Livros, revistas, coleções, workshops, prêmios... crônica jornalística está em alta no continente
Quem procura histórias, mas não quer se esquecer da realidade,
encontra na América Latina uma literatura potente, cara à mente e ao coração: a
crônica jornalística. Não é de agora que o chamado jornalismo narrativo (ou
literário, como preferir) vibra nas letras de grandes autores
latino-americanos. Hoje, no entanto, fala-se hoje de um “boom” da crônica de
não-ficção no continente.
E as evidências não são poucas. Nos últimos anos,
proliferaram as revistas, as coleções, os workshops e os prêmios voltados ao
gênero.
Falando das primeiras, é de chamar a atenção que
certa escassez na oferta cultural de muitos países da região não afete a variedade
de títulos dedicados às crônicas da vida. Temos, sem pretensão de uma lista
definitiva: Gatopardo (México, América Central e países
andinos), Etiqueta
Negra (Peru), The Clinic e Paula (Chile), Elmalpensante e Soho (Colômbia), Pie izquierdo (Bolívia), Marcapasos(Venezuela) e, ufa, Piauí, no Brasil.
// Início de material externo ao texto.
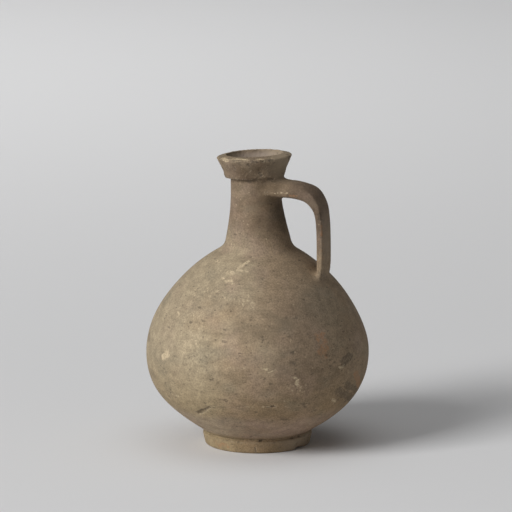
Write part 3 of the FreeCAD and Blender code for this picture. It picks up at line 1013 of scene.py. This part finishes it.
# Painted shade mixed with the clay's own browner colour: towards the camera's right, away from the key lamp, tan
# turns to a darker brown
across = vector_calc(patches, "DOT_PRODUCT", place, tuple(view_right), "Value")
wander = calc(patches, "SUBTRACT", grains(patches, place, *RIGHT_BROWN_SHADE_NOISE), 0.5)
wander = calc(patches, "MULTIPLY", wander, RIGHT_BROWN_SHADE_WANDER)
browner_shaded_right = between(patches, calc(patches, "ADD", across, wander), *RIGHT_BROWN_SHADE_EDGE)
cloud = blend(patches, browner_shaded_right, given.outputs["Tan"], given.outputs["Brown"])
flushed = between(patches, grains(patches, place, *PINK_NOISE), *PINK_RAMP)
flushed = calc(patches, "MULTIPLY", flushed, between(patches, across, *PINK_SIDE))
cloud = blend(patches, flushed, cloud, given.outputs["Pink"])
ashy = grains(patches, stretched(patches, place, 0.6), *ASH_NOISE)
cloud = blend(patches, between(patches, ashy, *ASH_RAMP), cloud, given.outputs["Grey"])
shade = between(patches, grains(patches, stretched(patches, place, 0.7), *SHADE_NOISE), *SHADE_RAMP)
speckle = between(patches, grains(patches, place, *SPECKLE_NOISE), *SPECKLE_RAMP)
shaded = scaled(patches, cloud, calc(patches, "MULTIPLY", shade, speckle))
patches.links.new(shaded, result.inputs["Color"])
print("nodes in the patches:", len(patches.nodes))

# %% Groups: wheel lines, pits and ragged marks
BROAD_LINES = (260, 3)
FINE_LINES = (1100, 2)
PIT_BEND_SCALE = 700.0
PIT_BEND = 0.0012
PIT_FLOOR = 0.4
MARK_THERE = (0.0, 0.12)
MARK_EDGE = (0.2, 0.6)

lines, given, result = group("wheel_lines", [("Position", VECTOR, None)], [("Height", FLOAT)])
broad = grains(lines, stretched(lines, given.outputs["Position"], 0.05), *BROAD_LINES)
fine = grains(lines, stretched(lines, given.outputs["Position"], 0.03), *FINE_LINES)
lines.links.new(calc(lines, "ADD", broad, calc(lines, "MULTIPLY", fine, 0.5)), result.inputs["Height"])

pits, given, result = group(
    "burnt_out_pits",
    [("Position", VECTOR, None), ("Scale", FLOAT, 300.0), ("Share", FLOAT, 0.3), ("Width", FLOAT, 0.2)],
    [("Mask", FLOAT)],
)
bend = add(pits, "ShaderNodeTexNoise", {"Vector": given.outputs["Position"], "Scale": PIT_BEND_SCALE})
bent = vector_calc(pits, "ADD", given.outputs["Position"], scaled(pits, bend.outputs["Color"], PIT_BEND))
cells = add(pits, "ShaderNodeTexVoronoi", {"Vector": bent, "Scale": given.outputs["Scale"]})
chance = add(pits, "ShaderNodeSeparateColor", {"Color": cells.outputs["Color"]}).outputs[0]
there = calc(pits, "LESS_THAN", chance, given.outputs["Share"])
pit_floor = calc(pits, "MULTIPLY", given.outputs["Width"], PIT_FLOOR)
hole = between(pits, cells.outputs["Distance"], pit_floor, given.outputs["Width"], 1, 0)
pits.links.new(calc(pits, "MULTIPLY", hole, there), result.inputs["Mask"])

ragged, given, result = group(
    "ragged_mask",
    [("Position", VECTOR, None), ("Amount", FLOAT, 0.0), ("Scale", FLOAT, 500.0), ("Raggedness", FLOAT, 0.8)],
    [("Mask", FLOAT)],
)
grain = calc(ragged, "SUBTRACT", grains(ragged, given.outputs["Position"], given.outputs["Scale"], 4), 0.5)
grain = calc(ragged, "MULTIPLY", grain, given.outputs["Raggedness"])
filled = between(ragged, given.outputs["Amount"], *MARK_THERE)
edge = between(ragged, calc(ragged, "ADD", given.outputs["Amount"], grain), *MARK_EDGE)
ragged.links.new(calc(ragged, "MULTIPLY", filled, edge), result.inputs["Mask"])
print("groups:", [tree.name for tree in bpy.data.node_groups])

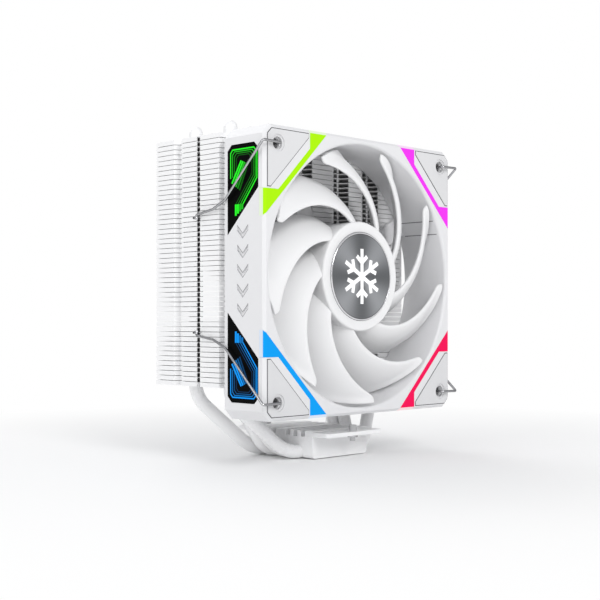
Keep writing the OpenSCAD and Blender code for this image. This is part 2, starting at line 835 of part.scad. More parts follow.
// Right clip's upper half, from the middle of its leg in the fin slot to the hook in the fan
function clip_points() = let (
    leg_x = fin_half - slot_deep + wire_r + 0.15, leg_y = slot_front + slot_w / 2,
    hole = fan_hole_pitch / 2, front_y = fan_front_y - hook_front, z = fan_axis_z
) [
    [leg_x, leg_y, z + leg_z],
    [fin_half + wire_r + 1.3, leg_y, z + leg_z + 0.2],
    [fin_half + wire_r + 1.5, leg_y + 2.8, z + leg_z + 0.8],
    [fin_half + wire_r + 1.5, leg_y - 12, z + leg_z + 3.2],
    [half + wire_r + 0.8, fan_back_y - 3, z + leg_z + 6.5],
    [half + wire_r + 1.9, front_y, z + hole + 0.2],
    [hole, front_y, z + hole],
    [hole, fan_front_y + hook_in, z + hole]
];

module wire_clip(side) {
    above = clip_points();
    below = [for (p = flip(above)) [p.x, p.y, 2 * fan_axis_z - p.z]];
    color("silver") mirror([side < 0 ? 1 : 0, 0, 0])
        bent_bar(concat(below, above), wire_r, clip_bend_r);
}

// ---- Nodes ----

fan_frame();
corner_light(90, "greenyellow");  // corner_light_green
corner_light(0, "magenta");  // corner_light_magenta
corner_light(180, "deepskyblue");  // corner_light_blue
corner_light(270, "crimson");  // corner_light_red
front_corner_pads();
rear_corner_pads();
color("green", 0.4) on_fan() window_solids(1, 0, window_t, 0);  // upper_side_windows
color("blue", 0.4) on_fan() window_solids(-1, 0, window_t, 0);  // lower_side_windows
color("black") on_fan() window_solids(1, window_pocket - board_t - fit_gap, board_t, 0);  // upper_light_boards
color("black") on_fan() window_solids(-1, window_pocket - board_t - fit_gap, board_t, 0);  // lower_light_boards
impeller();
hub_badge();
badge_emblem();
rotor_cup();
magnet_ring();
rotor_shaft();
shaft_clip();
bearing_sleeve();
stator_core();
stator_coils();
motor_board();
top_fin();
fin_stack();
heat_pipe(PIPES[0]);  // heat_pipe_front_outer
heat_pipe(PIPES[1]);  // heat_pipe_front_inner
heat_pipe(PIPES[2]);  // heat_pipe_rear_inner
heat_pipe(PIPES[3]);  // heat_pipe_rear_outer
base_plate();
base_cover();
mounting_ear_front();
mounting_ear_rear();
mounting_screw();  // mounting_screw_front
rotate([0, 0, 180]) mounting_screw();  // mounting_screw_rear
screw_ring();  // screw_ring_front
rotate([0, 0, 180]) screw_ring();  // screw_ring_rear
wire_clip(-1);  // wire_clip_left
wire_clip(1);  // wire_clip_right
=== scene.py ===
# %% [markdown]
# # A tower cooler, from its CAD frame to a studio picture
# The CAD model gives every piece its place and size. This script loads it as the frame, keeps
# the flat machined pieces as they are, and remakes the curved ones (blades, hub, pipes, wires)
# as smooth surfaces. Each surface is a formula on a grid of two numbers. Every piece then gets
# a procedural finish, and the last cells set the light, the floor and the camera.
# Lengths inside the script are millimetres, and they become metres when a mesh is made.

import bpy
import numpy as np
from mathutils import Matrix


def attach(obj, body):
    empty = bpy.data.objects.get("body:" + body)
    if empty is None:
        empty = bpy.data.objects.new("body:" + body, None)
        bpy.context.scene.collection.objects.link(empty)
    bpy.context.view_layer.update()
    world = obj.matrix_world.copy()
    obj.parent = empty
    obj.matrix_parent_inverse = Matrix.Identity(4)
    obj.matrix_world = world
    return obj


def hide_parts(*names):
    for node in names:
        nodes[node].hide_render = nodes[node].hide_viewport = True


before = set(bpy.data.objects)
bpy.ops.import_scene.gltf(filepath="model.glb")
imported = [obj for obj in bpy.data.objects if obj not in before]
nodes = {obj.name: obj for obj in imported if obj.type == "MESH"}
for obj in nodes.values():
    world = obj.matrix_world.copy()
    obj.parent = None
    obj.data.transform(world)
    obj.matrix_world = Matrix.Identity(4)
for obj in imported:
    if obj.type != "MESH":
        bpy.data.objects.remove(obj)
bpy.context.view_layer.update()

# %% [markdown]
# ## Places and sizes
# The fan turns about a line along Y. Its centre is at height AXIS_Z, and FACE_Y is the front
# face of its square frame. Points on the fan are written as (x right, z up) about that centre.

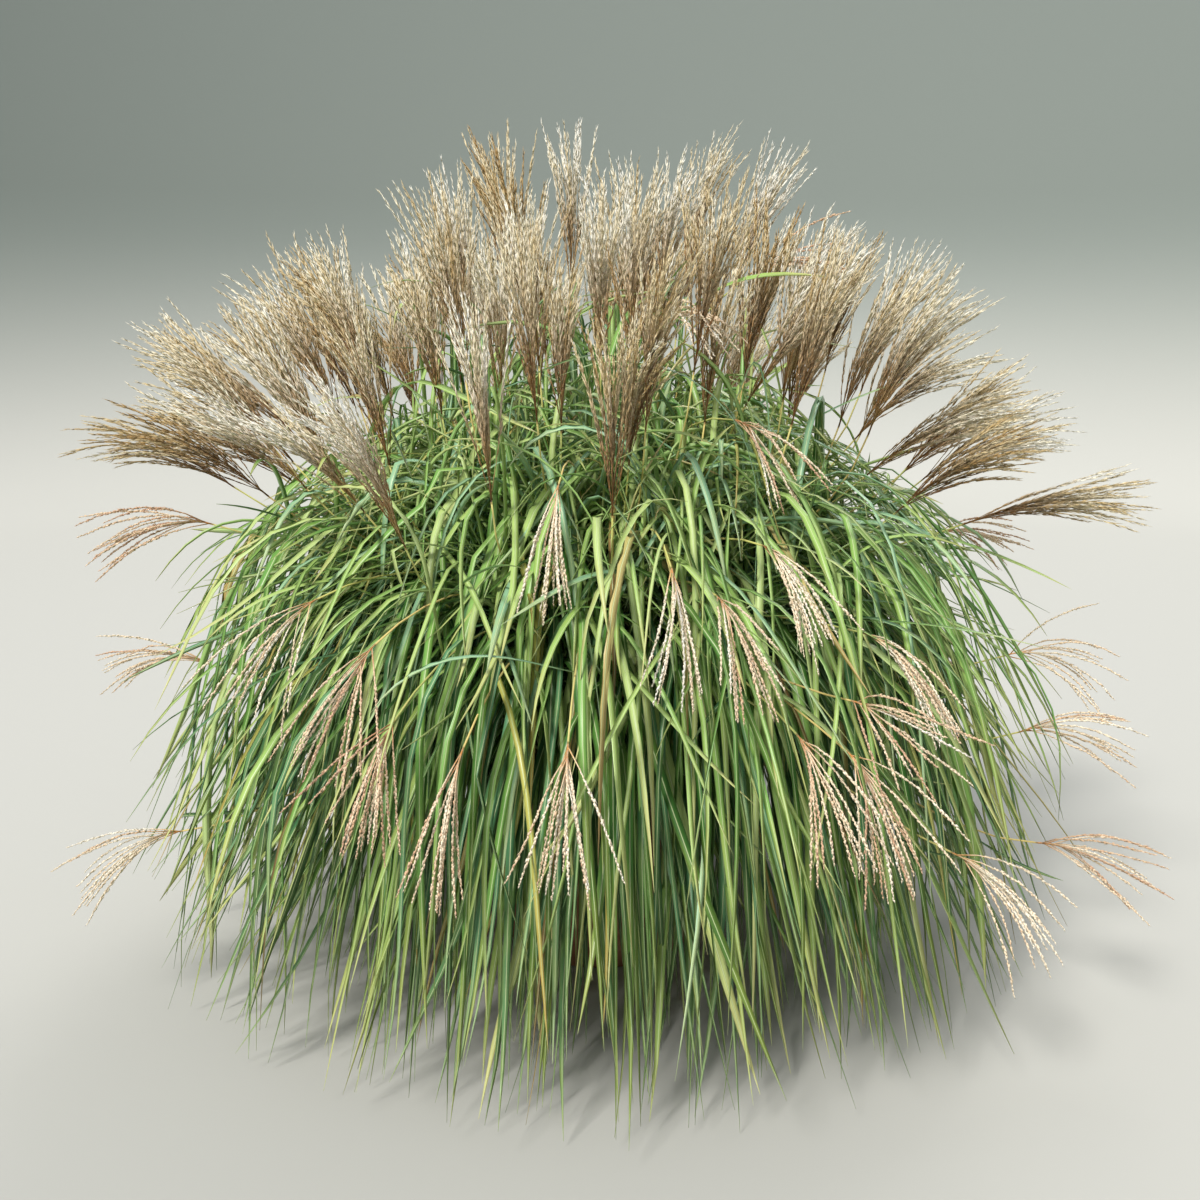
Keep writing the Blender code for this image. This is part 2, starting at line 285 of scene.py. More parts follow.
class Nodes:
    """A new material's node tree, with short calls for the nodes that the finishes use."""

    def __init__(self, name, roughness, specular=0.5):
        self.material = bpy.data.materials.new(name)
        self.material.use_nodes = True
        self.tree = self.material.node_tree
        self.shader = self.tree.nodes["Principled BSDF"]
        self.shader.inputs["Roughness"].default_value = roughness
        self.shader.inputs["Specular IOR Level"].default_value = specular

    def node(self, kind):
        return self.tree.nodes.new("ShaderNode" + kind)

    def put(self, value, socket):
        if isinstance(value, bpy.types.NodeSocket):
            self.tree.links.new(value, socket)
        else:
            socket.default_value = value

    def math(self, operation, a, b=0.0):
        node = self.node("Math")
        node.operation = operation
        self.put(a, node.inputs[0])
        self.put(b, node.inputs[1])
        return node.outputs[0]

    def times(self, a, b):
        return self.math("MULTIPLY", a, b)

    def ease(self, value, low, high, start=0.0, end=1.0):
        node = self.node("MapRange")
        node.interpolation_type = "SMOOTHSTEP"
        for index, item in enumerate((value, low, high, start, end)):
            self.put(item, node.inputs[index])
        return node.outputs[0]

    def mix(self, factor, a, b):
        node = self.node("Mix")
        node.data_type = "RGBA"
        self.put(factor, node.inputs[0])
        self.put(a, node.inputs[6])
        self.put(b, node.inputs[7])
        return node.outputs[2]

    def steps(self, position, colours):
        """A flat colour for each strip."""
        node = self.node("ValToRGB")
        ramp = node.color_ramp
        ramp.interpolation = "CONSTANT"
        while len(ramp.elements) < len(colours):
            ramp.elements.new(1.0)
        for index, value in enumerate(colours):
            ramp.elements[index].position = index / len(colours)
            ramp.elements[index].color = value
        self.put(position, node.inputs[0])
        return node.outputs[0]

    def split(self, vector):
        node = self.node("SeparateXYZ")
        self.put(vector, node.inputs[0])
        return node.outputs

    def uv(self):
        node = self.node("UVMap")
        node.uv_map = "strip"
        return self.split(node.outputs[0])[:2]

    def streaks(self, across, along, strip, wide, tall, scale):
        """Noise drawn out along a blade or finger, different on each strip."""
        place = self.vector(self.times(across, wide), self.times(along, tall), strip)
        return self.noise(place, scale)

    def place(self):
        return self.node("TexCoord").outputs["Object"]

    def vector(self, x, y, z):
        node = self.node("CombineXYZ")
        for value, socket in zip((x, y, z), node.inputs):
            self.put(value, socket)
        return node.outputs[0]

    def noise(self, vector, scale, detail=2.0, roughness=0.5):
        node = self.node("TexNoise")
        self.put(vector, node.inputs["Vector"])
        node.inputs["Scale"].default_value = scale
        node.inputs["Detail"].default_value = detail
        node.inputs["Roughness"].default_value = roughness
        return node.outputs["Fac"]

    def cells(self, vector, scale):
        node = self.node("TexVoronoi")
        self.put(vector, node.inputs["Vector"])
        node.inputs["Scale"].default_value = scale
        return node.outputs["Distance"]

    def bump(self, height, strength, distance):
        node = self.node("Bump")
        node.inputs["Strength"].default_value = strength
        node.inputs["Distance"].default_value = distance
        self.put(height, node.inputs["Height"])
        self.tree.links.new(node.outputs[0], self.shader.inputs["Normal"])

    def finish(self, base, roughness=None):
        self.put(base, self.shader.inputs["Base Color"])
        if roughness is not None:
            self.put(roughness, self.shader.inputs["Roughness"])
        return self.material


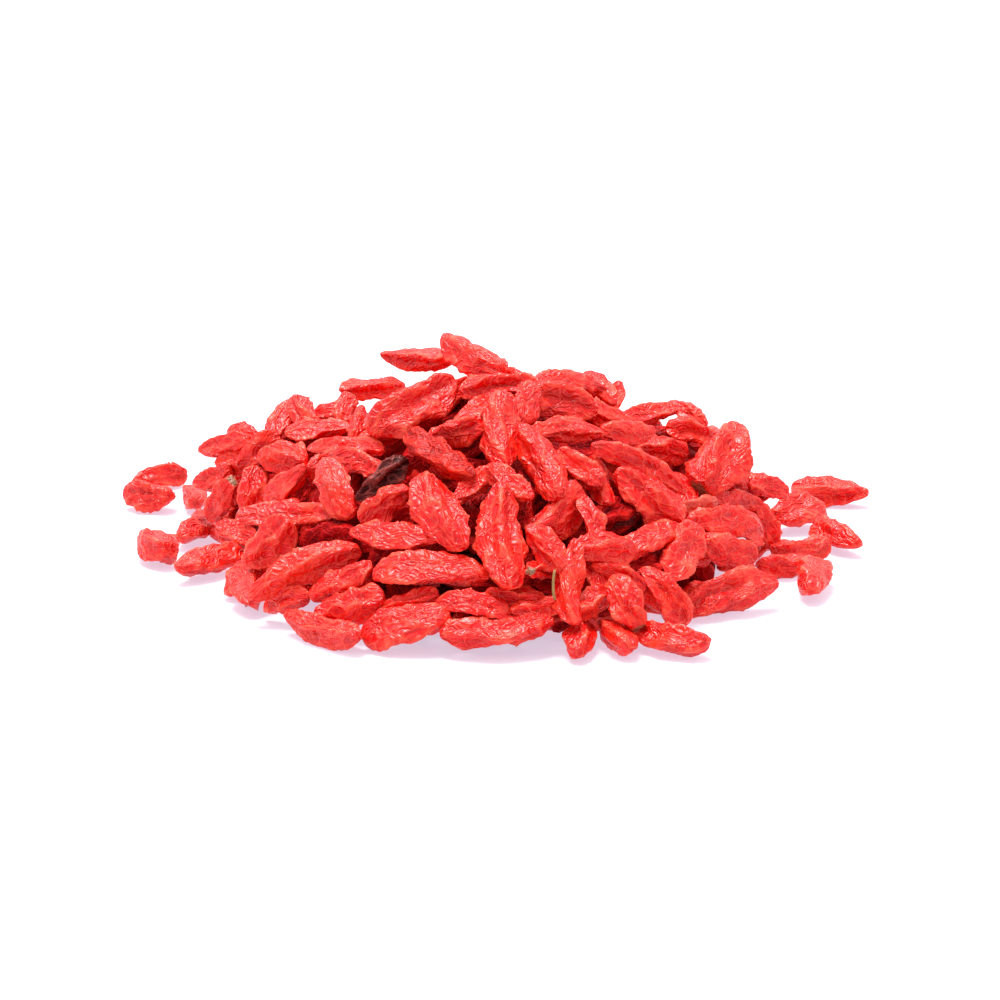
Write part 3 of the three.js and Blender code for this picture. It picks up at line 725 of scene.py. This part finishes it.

Se a lista de publicações é extensa e crescente, a
de autores anima muito mais. Eles podem ser veteranos, como o argentino Martín
Caparrós, o nicaraguense Sergio Ramírez, o mexicano Juan Villoro, o colombiano
Héctor Abad Faciolince e o porto-riquenho Hector Feliciano. Ou então dar corpo
a uma safra de novas vozes, na qual se destacam os peruanos Julio Villanueva
Chang, Daniel Alarcón, Daniel Titinger, Gabriela Weiner e Toño Angulo. Todos
eles alçados à “fama” graças ao sucesso de Etiqueta Negra, revista editada em
Lima na qual já publicaram seus textos escritores tão respeitados como Jon Lee
Anderson, Alma Guillermoprieto, Francisco Goldman e Susan Orleans, habituais da
bíblia do jornalismo narrativo, The New
Yorker.
Garcia Marquez, que acaba de completar 85 anos, continua sendo expoente da crônica jornalística latino-americana
Por sinal, costuma-se dizer que vem do norte a
semente inspiradora dos cronistas latinos, o que não é verdade. Antes de
surgirem nos Estados Unidos os cânones da narrativa jornalística típica da New Yorker, lá pelos anos 1960, aqui na terrinha se
arriscaram nessa arte figuras como o argentino Rodolfo Walsh e o colombiano
Gabriel García Márquez. Era a década de 50 quando Walsh lançou “Operación
masacre”, livro-testemunho que revela a trama oculta de uma série de massacres
de militantes políticos, civis e militares nos lixões de José León Suárez, zona
norte da Grande Buenos Aires, em 1956.
García Márquez – que em 1955 publicou a reportagem
literária “Relato de un náufrago”, baseada em entrevistas com o único
sobrevivente do naufrágio do navio A.R.C. Caldas – afirmou certa vez que o
nosso continente se fez por suas crônicas. Para o ganhador do Nobel, nos
relatos dos cronistas de Índias já se assomavam os germes do chamado realismo
mágico e do estilo latino-americano de contar histórias descrevendo a vida
cotidiana.
Jornalismo
com alma
Mas o que é, finalmente, a crônica jornalística? “Um
conto que é verdade”, explicou García Márquez. Para Martín Caparrós, ela
resulta de certo jornalismo abrigado pela literatura e que é muito mais
instigante do que o tradicional, “porque cria uma cultura e não fala de uma que
já existe”. Se for realmente boa, uma crônica não inventa ou celebra o
surpreendente, mas trata de descobri-lo, fazendo com que o leitor se interesse
por algo que em princípio não lhe preocupava nem um pouco.
A
febre atual
Quem quiser ficar em dia com o novo ímpeto da
crônica jornalística latino-americana encontra em duas publicações recentes uma
saborosa compilação de crônicas – e também de textos sobre a arte de
escrevê-las.
A primeira é a “Antología de la crónica
latino-americana actual”, organizada por Darío Jaramillo Agudelo e lançado pela
editora Alfaguara. Depois tem “Mejor que ficción. Crónicas ejemplares”, a cargo
de Jorge Carrión, pela editora Anagrama. Por enquanto, tudo em espanhol e para
ser encomendado de fora, é verdade, mas nada que um leitor em busca de uma boa
leitura não assimile com prazer.
Quem sabe, no futuro, editoras (daqui, de lá) não se
esforcem mais para encarar novas compilações que misturem autores brasileiros e
hispânicos. Afinal, por aqui essa febre encontra eco também – e latinos com
capacidade de assombro diante da nossa mágica realidade somos todos nós.